Разделитель для чтения книг в онлайн библиотеке

Онлайн книга «Набоков, писатель, манифест»

Cтраница 34

“Определенные картинки сознания настолько фальсифицированы концепцией “времени”, – думает Адам Круг, – что мы и впрямь уверовали в действительное существование вечно подвижного, сверкающего разрыва (точки перцепции) между нашей ретроспективной вечностью, которой мы не в силах припомнить, и вечностью перспективной, которую мы не в силах познать” [78].
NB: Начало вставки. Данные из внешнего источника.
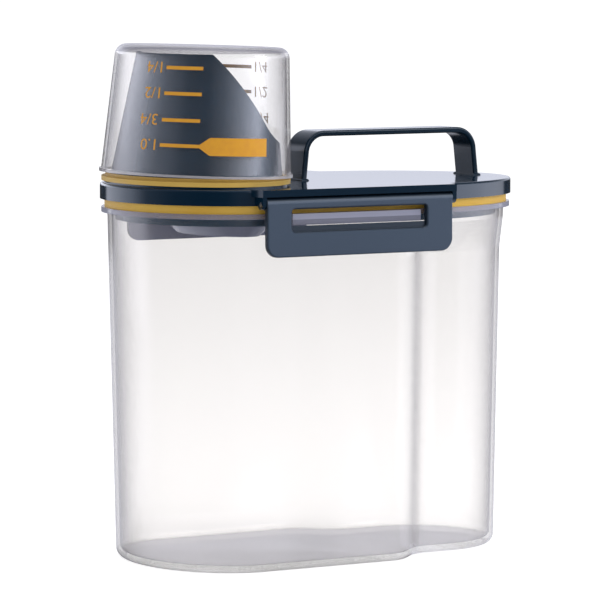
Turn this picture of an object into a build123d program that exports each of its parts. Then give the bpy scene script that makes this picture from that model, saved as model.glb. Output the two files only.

“Ее проникновенная и невинная вера одинаково принимала и существование вечного, и невозможность осмыслить его в условиях временного. Она верила, что единственно доступное земной душе, это ловить далеко впереди, сквозь туман и грезу жизни, проблеск чего-то настоящего. Так люди, дневное мышление которых особенно неуимчиво, иногда чувствуют и во сне, где-то за щекочущей путаницей и нелепицей видений, – стройную действительность прошедшей и предстоящей яви.”

Вот звон путеводной ноты.

61
Время. Вторая попытка

Время – вещь страшная в своей обыденности и недоступности. Вот передо мной, справа от листа бумаги, лежит карандаш. Я беру его и перекладываю его на другую сторону листа. И вот он уже лежит на другом месте, на старом его нет. Каждое мгновение отменяет предыдущее, и следа, доказательства бытия еще минуту тому назад иного бытия – с карандашом справа – нет. Но: некоторый след от карандаша еще остался, еще рдеет для нас там, где он лежал прежде. Так не сразу исчезает напотевший полумесяц на столе, когда чашка уже унесена прочь, – или на пепельном экране вдруг выключенного телевизора – ночью, – видишь еще некоторое время силуэт диктора, деланой бодрости которого ты резко предпочел сон. Это светится люминофор, вещество, длящее вспышку света. Махая выхваченной из ночного костра головней, мальчишка рисует в черноте круги и зигзаги: но огненный хвост существует лишь в нашей сетчатке; будь она лучше устроена, размытости не было бы, и нам в каждый миг представало бы огненное пятно в строго определенной точке пространства. Свойство сознания – длить впечатление и, передержав мгновение короткое время на языке, уловив вектор изменений явления, переводить его в стационар памяти.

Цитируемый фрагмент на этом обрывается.